• _PROBLEM_
Print verbatim the opening line of the material and every subsequent line through the one containing "1) for value".

■ ■ ■ ■

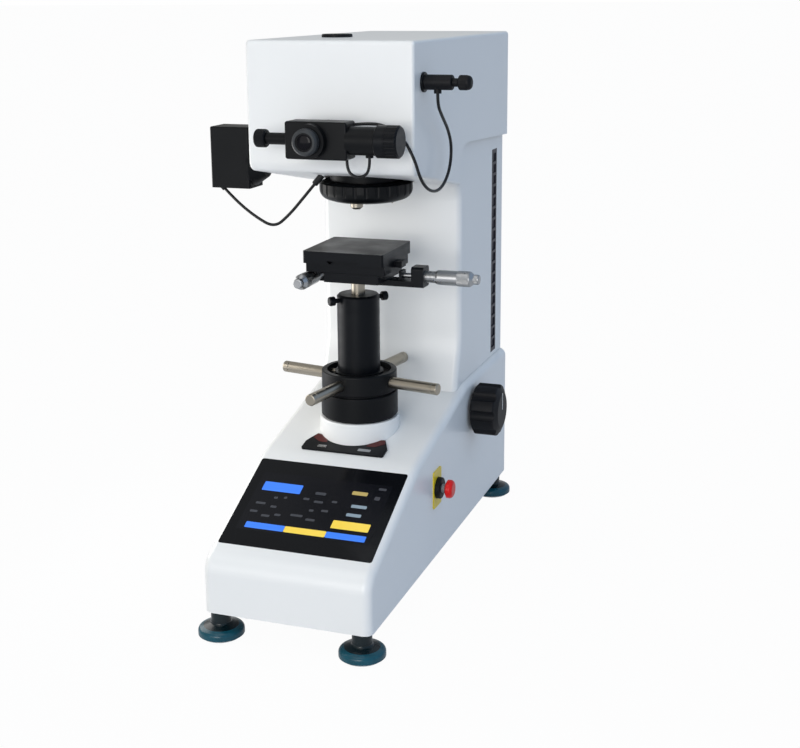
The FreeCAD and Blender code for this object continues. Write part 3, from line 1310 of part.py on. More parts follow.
def make_cord(name, points, radius):
    """A round cord swept along its route, moved to the machine's origin."""
    spots = [tuple(number(value) for value in point) for point in points]
    radius = number(radius)
    path, radii = cord_path(spots)
    way = Vector(*spots[1]) - Vector(*spots[0])
    ring = Part.Wire([Part.Circle(Vector(*spots[0]), way, radius).toShape()])
    solid = path.makePipeShell([ring], True, False)
    expected = math.pi * radius ** 2 * path.Length
    feature = DOC.addObject("Part::Feature", name)
    feature.Shape = solid
    feature.Placement = Placement(Vector(number(S.shift_x), number(S.shift_y), 0), UPRIGHT)
    feature.Label = name
    PARTS[name] = feature
    print(f"{name}: length {path.Length:.1f}, volume {solid.Volume / expected:.4f} of section x length,"
          f" radii {[round(value, 1) for value in radii]}")


def check_and_write():
    """Recomputes everything, stops on any failed object, and writes one file for each piece."""
    DOC.recompute()
    failed = [item.Name for item in DOC.Objects
              if {"Invalid", "Error"} & set(item.State) or "Touched" in item.State]
    for name, thing in PARTS.items():
        if thing.Shape.isNull() or not thing.Shape.isValid() or not thing.Shape.Solids:
            failed.append(name)
    if failed:
        raise RuntimeError(f"these failed: {failed}")
    os.makedirs("parts", exist_ok=True)
    for name, thing in PARTS.items():
        thing.Shape.exportStep(f"parts/{name}.step")
    print(f"{len(PARTS)} pieces, {sum(len(t.Shape.Solids) for t in PARTS.values())} solids")


make_base_shell()
make_screen()
make_base_plate()
make_feet()
make_boss()
make_trim_plate()
make_column()
make_side_vents()
make_head_cover()
make_head_arm()
make_rear_cover()
make_handwheel()
make_spokes()
make_lift()
make_stage()
make_micrometers()
make_turret()
make_turret_mount()
make_loading_train()
make_eyepiece()
make_lamp()
make_plug()
make_port_cap()
make_selector()
make_stop()
make_power_entry()
make_electronics()
make_cord("encoder_cord", encoder_route(), S.cord_radius)
make_cord("lamp_cord", lamp_route(), S.cord_radius)
make_cord("drum_cord", drum_route(), S.drum_cord_radius)
check_and_write()
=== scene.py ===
"""Looks of a bench hardness tester: finishes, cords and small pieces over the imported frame."""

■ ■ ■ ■

• _TASK RESPONSE_
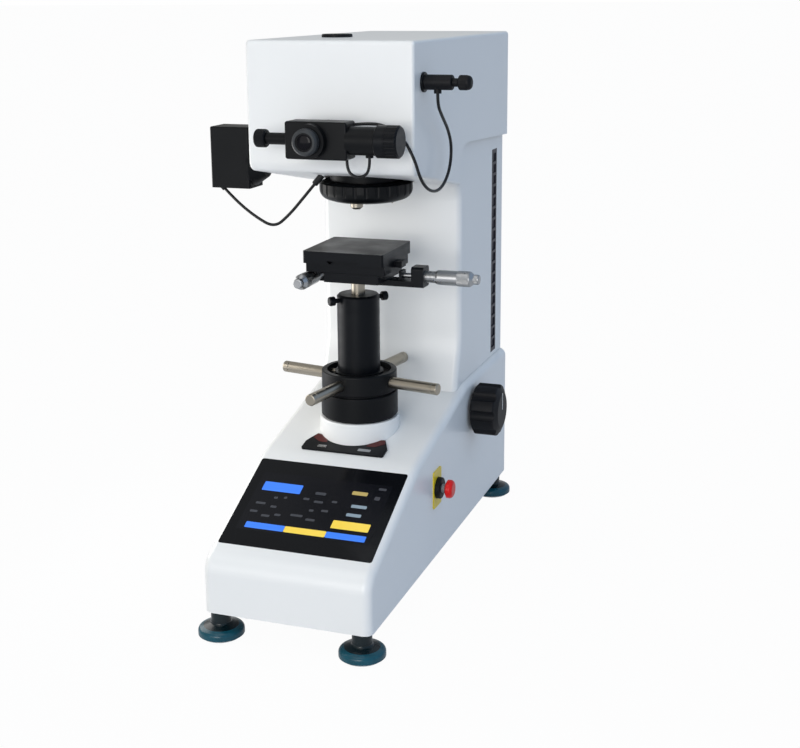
The FreeCAD and Blender code for this object continues. Write part 3, from line 1310 of part.py on. More parts follow.
def make_cord(name, points, radius):
    """A round cord swept along its route, moved to the machine's origin."""
    spots = [tuple(number(value) for value in point) for point in points]
    radius = number(radius)
    path, radii = cord_path(spots)
    way = Vector(*spots[1]) - Vector(*spots[0])
    ring = Part.Wire([Part.Circle(Vector(*spots[0]), way, radius).toShape()])
    solid = path.makePipeShell([ring], True, False)
    expected = math.pi * radius ** 2 * path.Length
    feature = DOC.addObject("Part::Feature", name)
    feature.Shape = solid
    feature.Placement = Placement(Vector(number(S.shift_x), number(S.shift_y), 0), UPRIGHT)
    feature.Label = name
    PARTS[name] = feature
    print(f"{name}: length {path.Length:.1f}, volume {solid.Volume / expected:.4f} of section x length,"
          f" radii {[round(value, 1) for value in radii]}")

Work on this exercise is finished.